Schedule 13G is an SEC form similar to the Schedule 13D used to report a party's ownership of stock that is over 5% of the company. Schedule 13G is shorter and requires less information from the filing party. Ownership of over 5% in a publicly traded stock is considered significant ownership, and therefore must be reported to the public.

BREAKING DOWN 'Schedule 13G'

To be able to file 13G instead of 13D, the party must own between 5 and 20% in the company. It must also be clearly understood that the party acquiring the stake in the company is only a passive investor and does not intend to exert control. If these criteria are not met, and if the size in the stake exceeds 20%, a 13D must be filed.

Any investor with over a 20% stake must automatically file 13D, regardless of whether the intention to exert control exists. Additionally, institutional investors may be subject to stricter requirements than individual investors. Such requirements may include certification that the shares were acquired as part of normal business operations while also confirming the intent is not to exert control.

Ownership of 5%

A schedule 13G may also be used in situations where the security holder owns over 5%, a Form 10 has recently been registered and no other securities in that class have been acquired. In this situation, the securities holder is not required to declare the shares were acquired without the intent to effect change. If any additional acquisitions have been made since the filing of Form 10, then a Schedule 13D is required.

If any pertinent information changes, the investor has 45 days after the closing of the calendar year to amend the information. The only expectation is if someone comes in possession of the securities due to being named a beneficiary, and with that action, is in possession of over a 10% stake or there is an increase of over 5%.

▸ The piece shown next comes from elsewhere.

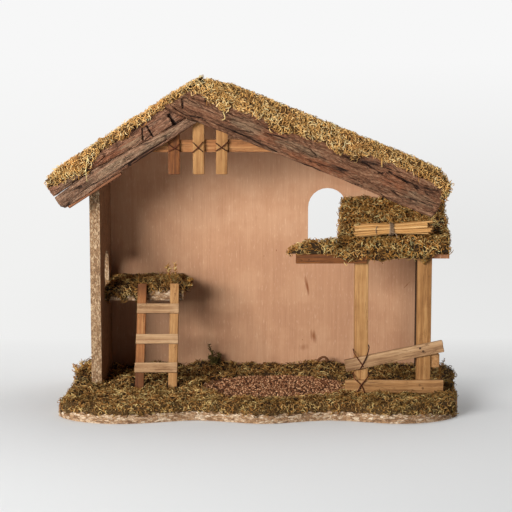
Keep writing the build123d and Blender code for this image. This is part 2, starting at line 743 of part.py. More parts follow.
def sill_beam():
    return block(
        SILL_BEAM_LEFT_X, SILL_BEAM_RIGHT_X, POST_FRONT_Y - SILL_BEAM_DEPTH, POST_FRONT_Y,
        SILL_BEAM_Z, SILL_BEAM_TOP,
    )


def sill_moss():
    """The tuft that lies on the beam, up against the moss of the lean-to."""
    left = SILL_BEAM_LEFT_X - SILL_MOSS_OVERHANG
    right = lean_to_left_x(LEAN_TO_FRONT_Y - LEAN_TO_LIP) - CLEAR
    foot = SILL_BEAM_TOP + TOUCH
    outline = [
        (left, foot),
        (right, foot),
        (right, foot + SILL_MOSS_HEIGHT),
        (left + SILL_MOSS_OVERHANG * 2, foot + SILL_MOSS_HEIGHT * 0.9),
        (left + SILL_MOSS_OVERHANG * 0.7, foot + SILL_MOSS_HEIGHT * 0.4),
    ]
    front = POST_FRONT_Y - SILL_BEAM_DEPTH / 2 - SILL_MOSS_DEPTH / 2
    return prism_along_y(outline, front, front + SILL_MOSS_DEPTH)


def straw_centre():
    """Middle of the straw bundle, which rests on the moss of the lean-to by its tie."""
    spread = 2 * (STRAW_DIAMETER + STRAW_GAP) + STRAW_DIAMETER / 2
    tie_inner = spread + STRAW_GAP
    tie_outer = tie_inner + TIE_THICKNESS
    lift = LEAN_TO_THICKNESS + LEAN_TO_MOSS + tie_outer + CLEAR
    return (lean_to_z(STRAW_Y, lift), tie_inner, tie_outer)


def straw_bundle():
    """Nineteen straws in a ring about a ring about one, of uneven lengths."""
    z, _, _ = straw_centre()
    pitch = STRAW_DIAMETER + STRAW_GAP
    straws = []
    for row in range(-2, 3):
        count = 5 - abs(row)
        for i in range(count):
            y = (i - (count - 1) / 2) * pitch
            shift = STRAW_STAGGER * math.sin(3.1 * row + 2.3 * i)
            start = STRAW_X - STRAW_LENGTH / 2 + shift
            end = start + STRAW_LENGTH - STRAW_STAGGER * abs(math.cos(1.7 * i + row))
            height = z + row * pitch * sine(60)
            straws.append(rod((start, STRAW_Y + y, height), (end, STRAW_Y + y, height), STRAW_DIAMETER))
    return straws


def straw_tie():
    z, inner, outer = straw_centre()
    start = (TIE_X - TIE_WIDTH / 2, STRAW_Y, z)
    end = (TIE_X + TIE_WIDTH / 2, STRAW_Y, z)
    return rod(start, end, 2 * outer) - rod(start, end, 2 * inner)


def gravel_slab(grow, height):
    oval = Ellipse(GRAVEL_HALF_LENGTH + grow, GRAVEL_HALF_DEPTH + grow)
    return Pos(GRAVEL_X, GRAVEL_Y, BASE_TOP + TOUCH) * extrude(oval, amount=height)


def gravel_path():
    return gravel_slab(0, GRAVEL_HEIGHT)


def standing_clearances(top):
    """Blocks round everything that stands in the ground moss."""
    low = BASE_TOP - 1
    blocks = [
        block(LEFT_WALL_X - CLEAR, LEFT_INNER_X + CLEAR, LEFT_WALL_FRONT_Y - CLEAR, BACK_Y, low, top),
        block(LEFT_WALL_X - CLEAR, RIGHT_WALL_X + CLEAR, BACK_FACE_Y - CLEAR, BACK_Y, low, top),
        block(
            RIGHT_INNER_X - CLEAR, RIGHT_WALL_X + CLEAR, RIGHT_WALL_FRONT_Y - CLEAR, BACK_Y, low, top
        ),
    ]
    for x in POST_XS:
        half = POST_WIDTH / 2 + WIRE + CLEAR
        blocks.append(
            block(x - half, x + half, POST_FRONT_Y - PEN_BOARD_THICKNESS - 3 * WIRE, POST_BACK_Y + CLEAR,
                  low, top)
        )
    blocks.append(
        block(
            PEN_LEFT_X - CLEAR, PEN_LEFT_X + LOWER_BOARD_LENGTH + CLEAR,
            PEN_BOARD_FRONT_Y - CLEAR, POST_FRONT_Y + CLEAR, LOWER_BOARD_Z - CLEAR, top,
        )
    )
    return blocks


def ladder_clearances(top):
    """Slots for the two rail feet, long enough for the ladder to tip forward."""
    foot_y = ladder_pivot_y()
    reach = RAIL_DEPTH / 2 + CLEAR
    forward = (top - PIVOT_Z) * tangent(LADDER_TIP - LADDER_LEAN) + reach / cosine(LADDER_TIP - LADDER_LEAN)
    backward = (top - PIVOT_Z) * tangent(LADDER_LEAN) + reach / cosine(LADDER_LEAN)
    slots = []
    for side in (-1, 1):
        x = LADDER_X + side * (LADDER_SPAN - RAIL_WIDTH) / 2
        half = RAIL_WIDTH / 2 + CLEAR
        slots.append(
            block(x - half, x + half, foot_y - forward, foot_y + backward, BASE_TOP - 1, top)
        )
    return slots


def ground_moss():
    """Moss over the whole base but the path, deeper along the back wall and at the sides."""
    top = BASE_TOP + SIDE_MOSS_HEIGHT + 1
    foot = BASE_TOP + TOUCH
    moss = ground_slab(MOSS_INSET, foot, BASE_TOP + MOSS_HEIGHT)
    back_front = BACK_FACE_Y - BACK_MOSS_DEPTH
    back_ridge = [
        (back_front, foot),
        (back_front + BACK_MOSS_DEPTH * 0.7, BASE_TOP + BACK_MOSS_HEIGHT),
        (BACK_FACE_Y - CLEAR, BASE_TOP + BACK_MOSS_HEIGHT),
        (BACK_FACE_Y - CLEAR, foot),
    ]
    moss = moss + prism_along_x(back_ridge, LEFT_INNER_X + CLEAR, RIGHT_INNER_X - CLEAR)
    edge = BASE_LENGTH / 2 - MOSS_INSET
    left_mound = [
        (-edge, foot),
        (-edge, BASE_TOP + SIDE_MOSS_HEIGHT * 0.6),
        (-edge + MOSS_HEIGHT, BASE_TOP + SIDE_MOSS_HEIGHT),
        (LEFT_WALL_X - CLEAR, BASE_TOP + SIDE_MOSS_HEIGHT * 0.8),
        (LEFT_WALL_X - CLEAR, foot),
    ]
    right_mound = [
        (edge, foot),
        (edge, BASE_TOP + SIDE_MOSS_HEIGHT * 0.6),
        (edge - MOSS_HEIGHT, BASE_TOP + SIDE_MOSS_HEIGHT),
        (RIGHT_WALL_X + CLEAR, BASE_TOP + SIDE_MOSS_HEIGHT * 0.6),
        (RIGHT_WALL_X + CLEAR, foot),
    ]
    moss = moss + prism_along_y(left_mound, LEFT_SIDE_MOSS_FRONT_Y, BACK_FACE_Y)
    moss = moss + prism_along_y(right_mound, RIGHT_SIDE_MOSS_FRONT_Y, BACK_FACE_Y)
    moss = moss - Pos(0, 0, -1) * gravel_slab(CLEAR, top - BASE_TOP + 2)
    for cut in standing_clearances(top) + ladder_clearances(top):
        moss = moss - cut
    return moss


def save(name, shape):
    """Write one sub-part, a solid or a list of separate solids, under its node's name."""
    solids = []
    for item in shape if isinstance(shape, list) else [shape]:
        solids += item.solids()
    whole = solids[0] if len(solids) == 1 else Compound(children=solids)
    export_step(whole, os.path.join("parts", name + ".step"))


def main():
    os.makedirs("parts", exist_ok=True)
    save("base_board", base_board())
    save("ground_moss", ground_moss())
    save("gravel_path", gravel_path())
    save("left_wall", left_wall())
    save("right_wall", right_wall())
    save("back_wall", back_wall())
    save("back_wall_nails", back_wall_nails())
    save("left_roof_panel", roof_panel(-1))
    save("right_roof_panel", roof_panel(1))
    save("left_roof_moss", roof_moss(-1))
    save("right_roof_moss", roof_moss(1))
    save("right_bark", right_bark())
    save("left_upper_bark", left_upper_bark())
    save("left_lower_bark", left_lower_bark())
    save("left_bark_splint", left_bark_splint())
    save("tie_beam", tie_beam())
    for name, x in zip(("left", "middle", "right"), SLAT_XS):
        save("hanging_slat_" + name, hanging_slat(x))
    save("slat_wires", slat_wires())
    save("loft_board", loft_board())
    save("loft_moss", loft_moss())
    save("ladder_rail_left", ladder_rail(-1))
    save("ladder_rail_right", ladder_rail(1))
    for name, station in zip(("lower", "middle", "upper"), RUNG_STATIONS):
        save("ladder_rung_" + name, ladder_rung(station))
    save("lean_to_board", lean_to_board())
    save("lean_to_moss", lean_to_moss())
    save("roof_prop", roof_prop())
    save("pen_post_left", pen_post(POST_XS[0]))
    save("pen_post_right", pen_post(POST_XS[1]))
    save("pen_board_lower", pen_board_lower())
    save("pen_board_upper", pen_board_upper())
    save("pen_nails", pen_nails())
    save("pen_wires", pen_wires())
    save("side_rail", side_rail())
    save("sill_beam", sill_beam())
    save("sill_moss", sill_moss())
    save("straw_bundle", straw_bundle())
    save("straw_tie", straw_tie())
    print("ladder pivot y", round(ladder_pivot_y(), 3), "z", round(PIVOT_Z, 3))


main()
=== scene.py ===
"""Nativity stable: moss, bark, boards, strips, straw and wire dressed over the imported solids.

Lengths in the classes are millimetres, written as they were measured, and meshes are in metres in
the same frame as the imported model: +X to the viewer's right, +Y to the back wall, +Z up.
"""
import logging
import math
import random
from dataclasses import dataclass, field
from enum import Enum
from functools import reduce
from typing import Callable, Iterable, Optional, Sequence

import bmesh
import bpy
import numpy as np
from mathutils import Matrix, Vector, noise


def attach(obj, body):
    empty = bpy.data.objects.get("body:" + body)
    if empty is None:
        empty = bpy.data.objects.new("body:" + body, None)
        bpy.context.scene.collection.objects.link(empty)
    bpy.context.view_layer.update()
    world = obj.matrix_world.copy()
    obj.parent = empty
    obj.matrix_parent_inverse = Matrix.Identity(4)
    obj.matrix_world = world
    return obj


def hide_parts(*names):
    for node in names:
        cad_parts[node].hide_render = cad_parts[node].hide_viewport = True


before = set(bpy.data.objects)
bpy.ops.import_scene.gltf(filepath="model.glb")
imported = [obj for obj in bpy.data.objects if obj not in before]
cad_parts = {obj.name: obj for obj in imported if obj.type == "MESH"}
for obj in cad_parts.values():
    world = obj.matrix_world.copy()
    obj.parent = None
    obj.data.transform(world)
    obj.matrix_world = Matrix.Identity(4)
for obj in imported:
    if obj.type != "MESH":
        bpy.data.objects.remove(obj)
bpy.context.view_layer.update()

LOG = logging.getLogger("nativity_stable")
MM = 0.001
MATT = 0.22
FRONT_BAND = (-14.0, 2.0)
STRAND_TRIANGLES = 32
PIECE_TRIANGLES = 175000
GOLDEN_TURN = 2.399963
Point2 = tuple[float, float]
Point3 = tuple[float, float, float]
Colour = tuple[float, float, float, float]
Mesh = bpy.types.Mesh
Object = bpy.types.Object
Material = bpy.types.Material
Tree = bpy.types.NodeTree
Node = bpy.types.Node
Socket = bpy.types.NodeSocket
FaceTest = Callable[[Vector, Vector], bool]
CurtainPlace = Callable[[float, float, int], Vector]


class Slot(Enum):
    """Material slots of the record."""

    CHIPBOARD = "chipboard"
    PLYWOOD = "plywood"
    MOSS = "moss"
    ROOF_MOSS = "roof_moss"
    GRAVEL = "gravel"
    BARK = "bark"
    GREY_BARK = "grey_bark"
    PALE_PINE = "pale_pine"
    STAINED_PINE = "stained_pine"
    DARK_PINE = "dark_pine"
    IRON_WIRE = "iron_wire"
    NAIL = "nail"
    STRAW = "straw"
    STRAW_BAND = "straw_band"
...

In the event a person acquires beneficial ownership of a 5 to 20% stake of a particular stock, he must file either Form 13D or 13G within 10 days of the acquisition. If multiple parties obtain ownership over the same securities, they can file jointly, providing all parties involved are eligible to file on the specified schedule. All parties must be properly identified and file in a timely fashion. Though joint filing is an option, individual filing is also permitted.